Given data =>
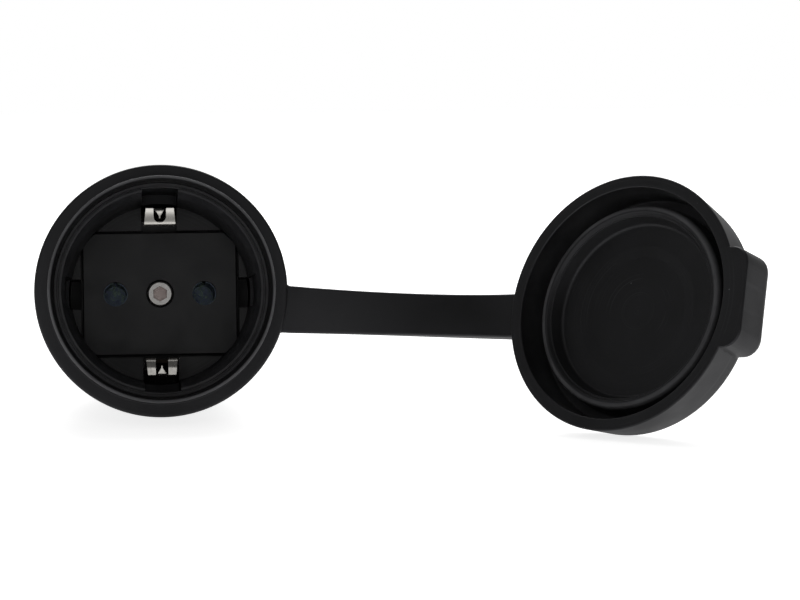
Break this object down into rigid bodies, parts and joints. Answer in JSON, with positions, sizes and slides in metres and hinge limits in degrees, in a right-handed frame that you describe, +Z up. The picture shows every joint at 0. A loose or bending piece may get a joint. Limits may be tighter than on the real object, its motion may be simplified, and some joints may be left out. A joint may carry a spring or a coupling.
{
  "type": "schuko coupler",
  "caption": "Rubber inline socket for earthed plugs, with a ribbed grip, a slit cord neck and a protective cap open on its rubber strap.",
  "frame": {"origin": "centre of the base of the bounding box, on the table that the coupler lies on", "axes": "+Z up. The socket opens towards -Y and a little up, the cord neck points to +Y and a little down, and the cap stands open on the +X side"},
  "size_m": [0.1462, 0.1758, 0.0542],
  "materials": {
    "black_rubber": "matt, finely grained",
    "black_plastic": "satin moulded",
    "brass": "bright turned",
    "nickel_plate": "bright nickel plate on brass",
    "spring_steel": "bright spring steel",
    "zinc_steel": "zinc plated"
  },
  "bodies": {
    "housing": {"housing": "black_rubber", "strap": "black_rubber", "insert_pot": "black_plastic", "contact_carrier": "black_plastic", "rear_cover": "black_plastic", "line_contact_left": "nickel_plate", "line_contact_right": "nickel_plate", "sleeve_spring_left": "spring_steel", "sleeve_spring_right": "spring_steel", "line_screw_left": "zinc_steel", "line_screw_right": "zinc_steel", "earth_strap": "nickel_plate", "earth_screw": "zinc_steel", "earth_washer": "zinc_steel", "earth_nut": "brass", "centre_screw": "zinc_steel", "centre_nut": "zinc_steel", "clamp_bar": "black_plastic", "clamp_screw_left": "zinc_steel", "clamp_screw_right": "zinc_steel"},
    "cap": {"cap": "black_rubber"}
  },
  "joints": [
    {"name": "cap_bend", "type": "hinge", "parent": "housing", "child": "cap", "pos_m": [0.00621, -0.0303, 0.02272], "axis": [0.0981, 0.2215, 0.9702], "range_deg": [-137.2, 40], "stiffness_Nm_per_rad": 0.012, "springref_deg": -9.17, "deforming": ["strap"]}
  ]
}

What to produce =>
Copy out the whole listing, exactly as written.

Complete response =>
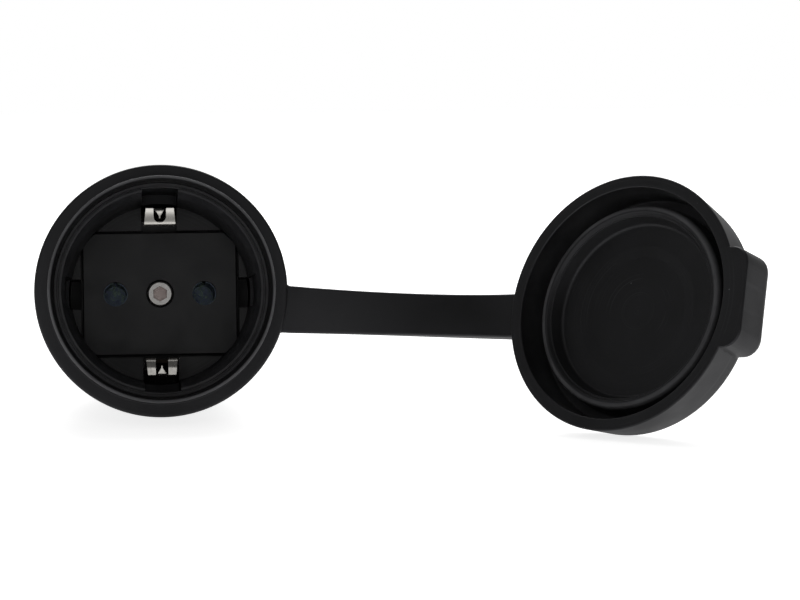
Break this object down into rigid bodies, parts and joints. Answer in JSON, with positions, sizes and slides in metres and hinge limits in degrees, in a right-handed frame that you describe, +Z up. The picture shows every joint at 0. A loose or bending piece may get a joint. Limits may be tighter than on the real object, its motion may be simplified, and some joints may be left out. A joint may carry a spring or a coupling.
{
  "type": "schuko coupler",
  "caption": "Rubber inline socket for earthed plugs, with a ribbed grip, a slit cord neck and a protective cap open on its rubber strap.",
  "frame": {"origin": "centre of the base of the bounding box, on the table that the coupler lies on", "axes": "+Z up. The socket opens towards -Y and a little up, the cord neck points to +Y and a little down, and the cap stands open on the +X side"},
  "size_m": [0.1462, 0.1758, 0.0542],
  "materials": {
    "black_rubber": "matt, finely grained",
    "black_plastic": "satin moulded",
    "brass": "bright turned",
    "nickel_plate": "bright nickel plate on brass",
    "spring_steel": "bright spring steel",
    "zinc_steel": "zinc plated"
  },
  "bodies": {
    "housing": {"housing": "black_rubber", "strap": "black_rubber", "insert_pot": "black_plastic", "contact_carrier": "black_plastic", "rear_cover": "black_plastic", "line_contact_left": "nickel_plate", "line_contact_right": "nickel_plate", "sleeve_spring_left": "spring_steel", "sleeve_spring_right": "spring_steel", "line_screw_left": "zinc_steel", "line_screw_right": "zinc_steel", "earth_strap": "nickel_plate", "earth_screw": "zinc_steel", "earth_washer": "zinc_steel", "earth_nut": "brass", "centre_screw": "zinc_steel", "centre_nut": "zinc_steel", "clamp_bar": "black_plastic", "clamp_screw_left": "zinc_steel", "clamp_screw_right": "zinc_steel"},
    "cap": {"cap": "black_rubber"}
  },
  "joints": [
    {"name": "cap_bend", "type": "hinge", "parent": "housing", "child": "cap", "pos_m": [0.00621, -0.0303, 0.02272], "axis": [0.0981, 0.2215, 0.9702], "range_deg": [-137.2, 40], "stiffness_Nm_per_rad": 0.012, "springref_deg": -9.17, "deforming": ["strap"]}
  ]
}